While this approach can provide maximum flexibility and mission control, it also introduces significant complexity. Developing and operating a complete spacecraft requires platform design, subsystem integration, testing, launch coordination, ground segment planning, regulatory processes, commissioning, and in-orbit operations.

For many organizations, that level of commitment may not be necessary.

In some cases, the objective is not to build and operate an entire satellite. The objective is to validate a specific payload, collect operational data, and demonstrate that a technology can perform in orbit.

Hosted payload missions offer a practical alternative.

Instead of developing a dedicated spacecraft, organizations can integrate their payload onto an existing satellite platform. This allows teams to focus on their core technology while relying on an established spacecraft system to provide the infrastructure required for orbital validation.

By reducing the need to manage a full satellite mission independently, hosted payload missions can simplify the path to space and make in-orbit testing more accessible.

A Faster Route to Orbit

Hosted payload missions are commonly used for technology demonstrations, sensor validation, communication experiments, scientific research, software-defined payload testing, and early-stage commercial applications.

They help organizations collect real mission data, evaluate system performance, identify improvement areas, and gain operational experience before committing to larger or dedicated programs.

For emerging technologies, this can be a decisive step.

In-orbit validation helps reduce uncertainty. It supports future mission planning. It strengthens technical credibility. It also provides the flight heritage that many stakeholders look for before adopting a technology at scale.

As access to space becomes more flexible, hosted payload missions are increasingly used as a bridge between concept development and operational deployment.

They allow organizations to move faster, learn earlier, and make better-informed decisions before scaling their technology into dedicated missions, constellations, or long-term services.

Why Hosted Payload Missions Matter

Hosted payload missions create value by lowering the complexity of in-orbit validation.

For startups, they can provide a practical way to demonstrate a technology without carrying the full cost and responsibility of a complete satellite program. For research institutions, they can support scientific experimentation and applied space research. For commercial companies, they can help validate new products, communication systems, sensors, or data-driven services. For government and defense organizations, they can support rapid experimentation, capability development, and mission-specific testing.

Across these use cases, the need is similar: access to orbit without unnecessary program complexity.

A hosted payload approach allows organizations to focus on what they need to prove, while the spacecraft platform, mission execution, and operational infrastructure are managed through an established mission framework.

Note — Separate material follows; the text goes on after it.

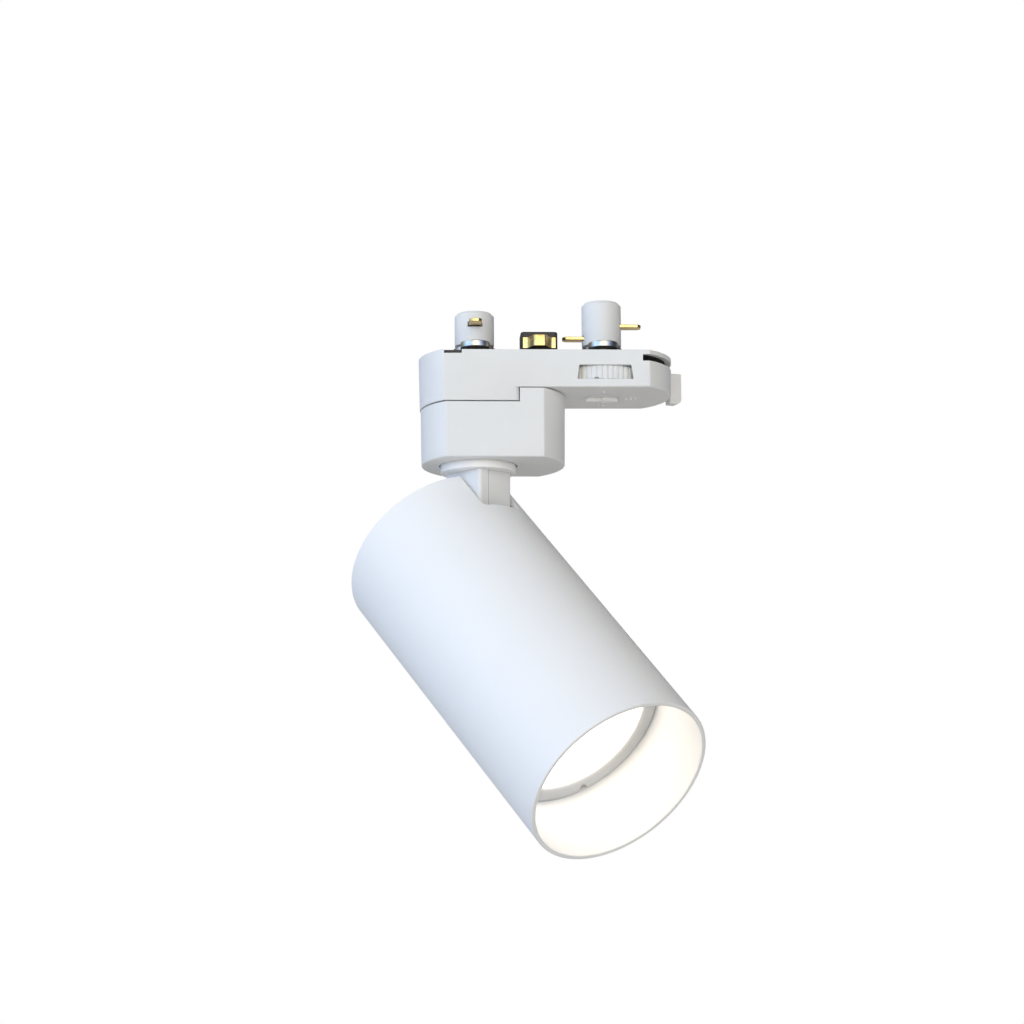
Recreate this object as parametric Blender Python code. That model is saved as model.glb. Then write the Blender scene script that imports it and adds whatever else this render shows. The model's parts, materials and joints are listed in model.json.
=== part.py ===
"""Track spotlight: a three-circuit track adapter with a pan-and-tilt tubular lamp head.

Lengths are in millimetres and scaled to metres as each mesh is made.  The origin is on the
pan axis, in the plane where the adapter's deck meets the underside of the track.  +X runs
along the track towards the adapter's nose and +Z points up into the track.
"""
import math

import bmesh
import bpy
from mathutils import Vector

MM = 0.001
GAP = 0.3                    # clearance between pieces that meet

# Aim of the lamp head
PAN = math.radians(49.9)     # clockwise from +X, seen from above
TILT = math.radians(45.8)    # from straight down

# Adapter, upper moulding
WALL = 1.5
DRAFT = 0.24
LEFT_X = 4.66
LEFT_R = 23.0
NOSE_X = 39.1                # also the axis of the selector and of the lock
NOSE_R = 21.6
HALF_WIDTH = 16.6
NOSE_DEPTH = 11.83
DEEP_DEPTH = 16.1
STEP_X = 12.3
STEP_CORNER = 1.8
SLIT_TOP, SLIT_BOTTOM = -1.4, -3.5
SLIT_START_X = 50.8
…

This makes hosted payload missions especially relevant for organizations seeking speed, flexibility, and flight-proven validation.

Built on Mission Heritage

At Plan-S, hosted payload missions are supported by a growing foundation of in-orbit experience.

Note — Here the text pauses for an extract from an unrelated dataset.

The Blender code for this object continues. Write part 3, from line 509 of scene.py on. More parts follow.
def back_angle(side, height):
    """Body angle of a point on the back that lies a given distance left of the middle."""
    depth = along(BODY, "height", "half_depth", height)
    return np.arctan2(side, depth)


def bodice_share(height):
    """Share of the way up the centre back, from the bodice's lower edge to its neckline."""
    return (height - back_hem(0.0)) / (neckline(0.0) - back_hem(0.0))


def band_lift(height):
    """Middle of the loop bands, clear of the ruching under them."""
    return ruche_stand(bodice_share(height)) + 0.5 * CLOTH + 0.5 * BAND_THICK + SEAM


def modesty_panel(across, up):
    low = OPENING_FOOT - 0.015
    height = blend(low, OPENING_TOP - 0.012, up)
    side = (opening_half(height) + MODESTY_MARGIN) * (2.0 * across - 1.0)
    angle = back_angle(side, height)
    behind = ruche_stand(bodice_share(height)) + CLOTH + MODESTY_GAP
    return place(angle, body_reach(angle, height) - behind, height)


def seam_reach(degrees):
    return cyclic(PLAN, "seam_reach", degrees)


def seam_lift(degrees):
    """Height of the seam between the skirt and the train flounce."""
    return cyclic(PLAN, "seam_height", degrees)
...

Through its mission heritage, Plan-S has developed and operated satellite platforms, integrated payloads, demonstrated communication technologies, validated onboard systems, and gained operational experience across multiple missions.

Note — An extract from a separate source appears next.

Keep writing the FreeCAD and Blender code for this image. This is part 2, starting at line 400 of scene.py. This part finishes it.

The Connecta mission series has played an important role in this progression. Beginning with early validation missions and continuing through more advanced capabilities, Plan-S has demonstrated technologies including IoT connectivity, software-defined radio systems, imaging payloads, and inter-satellite link capabilities.

Each mission has contributed to a growing body of knowledge.

This experience strengthens platform development, subsystem maturity, payload integration processes, ground segment operations, launch coordination, and in-orbit mission management. It also allows future hosted payload missions to benefit from proven workflows and accumulated operational insight.

For customers, this means access to more than a spacecraft slot. It means access to an integrated mission environment shaped by real flight experience.

Plan-S’ Hosted Payload Mission Capability

Plan-S supports hosted payload missions through its end-to-end space services capabilities.

This includes mission analysis, payload accommodation studies, interface definition, spacecraft platform development, integration, environmental testing, launch coordination, commissioning, and in-orbit operations. By managing these elements within a unified framework, Plan-S helps organizations reduce the complexity traditionally associated with reaching space.

Hosted payload missions can be supported across different platform architectures depending on mission needs, payload requirements, power budget, data volume, pointing needs, operational timeline, and future scalability.

This flexibility allows organizations to validate technologies in orbit while benefiting from Plan-S’ in-house engineering, manufacturing, integration, testing, ground segment, and operations capabilities.

Rather than approaching hosted payload missions as isolated experiments, Plan-S treats them as part of a broader mission strategy. The goal is not only to reach orbit, but to generate useful operational data, demonstrate performance, and support the next step toward deployment.

Bridging Development and Deployment

For many organizations, the biggest challenge is not developing a promising technology. It is proving that the technology is ready for operational use.

Hosted payload missions help bridge that gap.

They provide a practical route to in-orbit validation, allowing teams to demonstrate performance in real space conditions without developing an entire satellite system from the ground up.

This can accelerate technology readiness, support future investment decisions, improve customer confidence, and create a stronger foundation for dedicated missions or commercial deployment.

At Plan-S, hosted payload missions build on proven mission experience and end-to-end execution capability. By leveraging established spacecraft platforms, integration expertise, launch coordination, and in-orbit operations, Plan-S helps organizations move promising technologies from ground validation to space-based proof.

Turning In-Orbit Validation into Mission Value

The value of a hosted payload mission does not end at launch.

Its real value comes from the data, insight, and confidence generated during operations. A successful hosted payload mission can validate design assumptions, reveal performance improvements, support future product development, and create the flight heritage needed for broader adoption.

For organizations developing new space technologies, this can be the step that transforms a promising concept into a mission-ready capability.

As the space economy continues to grow, hosted payload missions will play an increasingly important role in helping technologies reach orbit faster and mature with greater confidence.

Because before a technology can become part of future space infrastructure, it must first prove itself in space.

Hosted payload missions make that path more accessible, more efficient, and more achievable.